Even his working environment feels similar after owner Jerry Jones agreed to transplant the entire Dallas staff from Frisco, Texas, to the combine.
“We all got in here on Sunday, and Monday morning was no different than working out of The Star,” said Schottenheimer, referencing the Cowboys’ headquarters.
And there’s more.
Schottenheimer is closely monitoring Dak Prescott’s recovery and rehabilitation from a serious hamstring injury that ended the season for the league’s highest-paid quarterback at the midway point. He’s considering what life looks like without perennial All-Pro guard Zack Martin, who is expected to retire. He’s hoping 2025 won’t bring the same contractual distractions that 2024 did (Prescott, wideout CeeDee Lamb) even with All-Pro linebacker Micah Parsons now in line for his own big payday.
Bring it on – even for a highly flawed team coming off a 7-10 season after Schottenheimer’s predecessor, Mike McCarthy, had run off three consecutive 12-win campaigns.
“I’m ready for it, always have been,” said Schottenheimer, “way more ready for it now than I was probably when I was 32 and had some opportunities.
“But I think the biggest thing for me would be it’s way more clear to me now what I want to do, how I want to do it – with a special culture about winning, about doing it with the right type of people.”
Yet it seems it’s the right type of people who have also been assisting Schottenheimer – namely his peers.
“I’d say the other head coaches have been amazing,” said Schottenheimer, who’s been patrolling NFL sidelines in various capacities since 1997, minus a few brief gigs in the college ranks.
“They’ve reached out to me. They’ve been awesome as sounding boards.”
That includes Eberflus, whom the Bears fired after Thanksgiving, the first time they’d ever made a midseason coaching change.

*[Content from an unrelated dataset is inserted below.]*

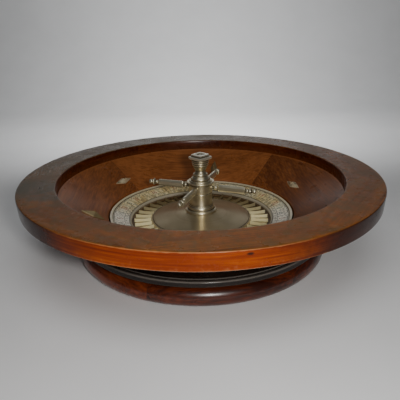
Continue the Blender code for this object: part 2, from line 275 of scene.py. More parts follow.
class Look:
    """A Principled material and short calls that build its node tree."""

    def __init__(self, name, metallic=0.0, coat=0.0, coat_roughness=0.1, ior=1.5):
        self.material = bpy.data.materials.new(name)
        self.material.use_nodes = True
        self.tree = self.material.node_tree
        self.shader = self.tree.nodes["Principled BSDF"]
        self.set_constants(self.shader, ("Metallic", "Coat Weight", "Coat Roughness", "IOR"),
                           (metallic, coat, coat_roughness, ior))

    def set_constants(self, item, sockets, values):
        for socket, value in zip(sockets, values):
            item.inputs[socket].default_value = value

    def feed(self, socket, value):
        if isinstance(value, bpy.types.NodeSocket):
            self.tree.links.new(value, socket)
        elif isinstance(value, tuple) and len(value) == 3 and socket.type == "RGBA":
            socket.default_value = (*value, 1.0)
        else:
            socket.default_value = value

    def node(self, kind, **settings):
        item = self.tree.nodes.new("ShaderNode" + kind)
        for key, value in settings.items():
            setattr(item, key, value)
        return item

    def call(self, item, *values):
        """Feeds a node's inputs in their order and gives its first output."""
        for socket, value in zip(item.inputs, values):
            self.feed(socket, value)
        return item.outputs[0]

    def math(self, operation, *values):
        return self.call(self.node("Math", operation=operation), *values)

    def times(self, first, second):
        return self.math("MULTIPLY", first, second)

    def plus(self, first, second):
        return self.math("ADD", first, second)

    def minus(self, first, second):
        return self.math("SUBTRACT", first, second)

    def over(self, first, second):
        return self.math("DIVIDE", first, second)

    def scaled(self, value, factor, shift):
        """The value times the factor, plus the shift."""
        return self.math("MULTIPLY_ADD", value, factor, shift)

    def length(self, *values):
        total = None
        for value in values:
            square = self.times(value, value)
            total = self.plus(total, square) if total else square
        return self.math("SQRT", total)

    def vector(self, x, y, z):
        return self.call(self.node("CombineXYZ"), x, y, z)

    def place(self):
        """Object coordinates as three sockets, in metres."""
        item = self.node("SeparateXYZ")
        self.call(item, self.node("TexCoord").outputs["Object"])
        return tuple(item.outputs)

    def noise(self, vector=None, scale=1.0, detail=3.0, roughness=0.55, distortion=0.0):
        """Noise over the object's coordinates, unless another vector is given."""
        item = self.node("TexNoise")
        self.feed(item.inputs["Vector"], vector or self.vector(*self.place()))
        self.set_constants(item, ("Scale", "Detail", "Roughness", "Distortion"),
                           (scale, detail, roughness, distortion))
        return item.outputs["Fac"]

    def steps(self, value, low, high, out_low=0.0, out_high=1.0):
        item = self.node("MapRange", clamp=True, interpolation_type="SMOOTHSTEP")
        return self.call(item, value, low, high, out_low, out_high)

    def ramp(self, value, *stops):
        item = self.node("ValToRGB")
        ramp = item.color_ramp
        while len(ramp.elements) < len(stops):
            ramp.elements.new(0.5)
        for element, (position, colour) in zip(ramp.elements, stops):
            element.position = position
            element.color = (*colour, 1.0)
        return self.call(item, value)

    def shades(self, value, dark, middle, light, spread=0.14):
        """A ramp from dark to light round one half."""
        return self.ramp(value, (0.5 - spread, dark), (0.5, middle), (0.5 + spread, light))

    def mix(self, share, first, second):
        item = self.node("Mix", data_type="RGBA")
        self.feed(item.inputs[0], share)
        self.feed(item.inputs[6], first)
        self.feed(item.inputs[7], second)
        return item.outputs[2]

    def hollow(self):
        """What hollowness() gives for this place."""
        return self.node("Attribute", attribute_name="hollow").outputs["Fac"]

    def up(self):
        """Upward part of the surface's direction."""
        item = self.node("SeparateXYZ")
        self.call(item, self.node("NewGeometry").outputs["Normal"])
        return item.outputs[2]

    def bump(self, height, distance, strength):
        item = self.node("Bump")
        self.feed(item.inputs["Height"], height)
        self.set_constants(item, ("Distance", "Strength"), (distance, strength))
        self.feed(self.shader.inputs["Normal"], item.outputs[0])

    def output(self, colour, roughness):
        self.feed(self.shader.inputs["Base Color"], colour)
        self.feed(self.shader.inputs["Roughness"], roughness)
        return self.material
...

Now he’s back in North Texas after being the Cowboys’ linebackers coach from 2011 to ’17. Schottenheimer, who admits issues he hasn’t anticipated in his new role arise nearly every day, is leaning on him for advice and counting on Eberflus to deploy a defense that gets back to generating takeaways.
“(T)hink the world of him,” said Schottenheimer. “I think that that was just an incredible hire for us – and one that, quite honestly, that a lot of people were trying to get him. And we were able to get him, which is great for me – not just as a coach, but as a man.”

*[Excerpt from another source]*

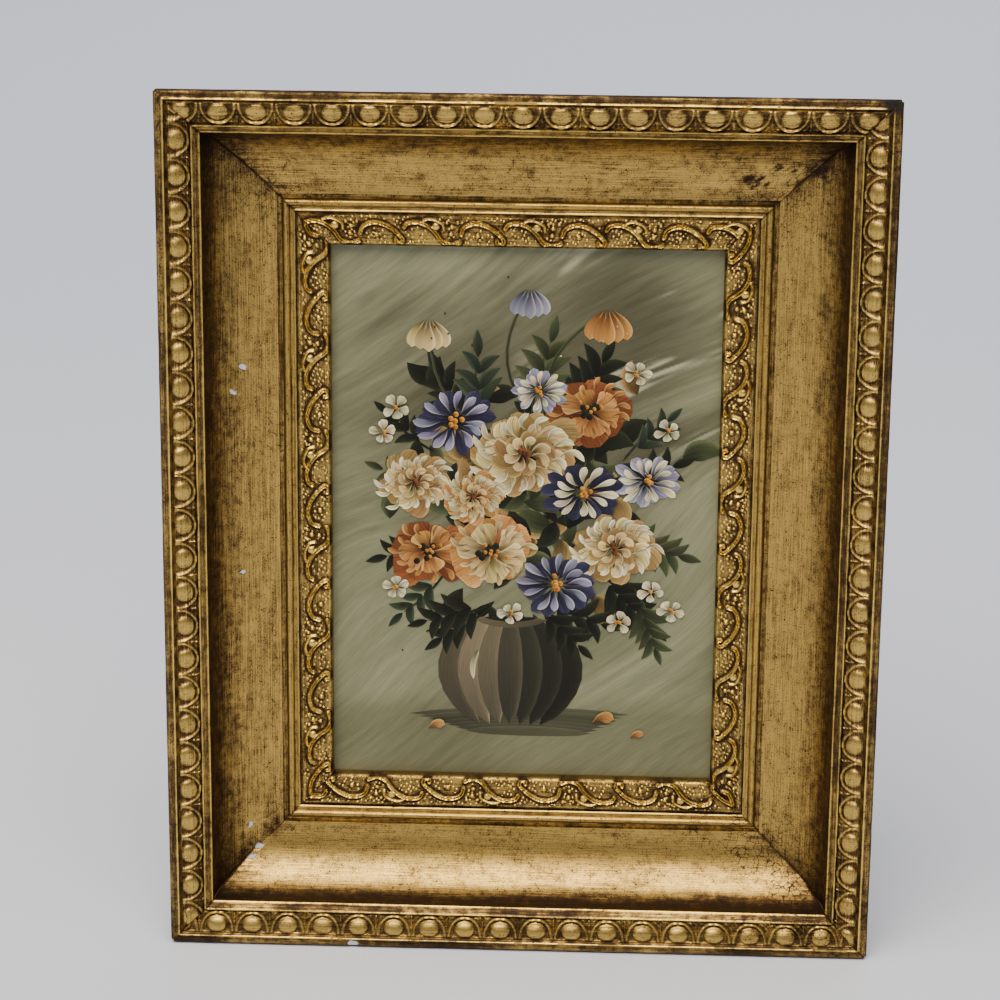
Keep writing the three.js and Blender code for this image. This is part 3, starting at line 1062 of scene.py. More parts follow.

But Schottenheimer, the son of Marty Schottenheimer, whose 200 regular-season wins are the most in league history for a coach who never won a championship, reserved his loftiest praise for his two most recent bosses, McCarthy and Pete Carroll.
“Mike and Jerry had a lot of hard conversations and ended up not working out, but I will never talk about Mike McCarthy in any way but holding him in the highest regard,” Schottenheimer said of his predecessor, whose contract expired after last season.
“He was one of my best friends in football. An amazing coach, an amazing mentor to me. And he’ll be back on the sidelines before too long.”
Carroll, 73, who fired Schottenheimer when he was the Seattle Seahawks’ offensive coordinator four years ago, already is back himself.
“Pete’s been incredibly impactful to me,” said Schottenheimer. “And what do I mean by that? I mean the way he looks at the game, the way he wants people to let their own personality shine and not kinda put people into a box, per se, I think that’s one of his greatest strengths – even at his age – his energy, his juice, his passion.
“He challenged me,” he continued, admitting they had a “hard breakup” in Seattle.
“He said, ‘Schotty, in a lot of ways you’re a football savant. You’ve been around the game your whole life, there’s things that you’ve learned along the way that you don’t even know you’ve learned. But what do you really believe in?’
“And I thought that was really, really cool. And he didn’t have to do that. But, yeah, amazing coach. Truly of all the coaches, including my father, he’s the guy I probably model myself the most after.”
And if, like Carroll and McCarthy have done in their careers, Schottenheimer can capture the Lombardi Trophy that evaded his dad and the Cowboys for nearly the past three decades, then his life truly will change.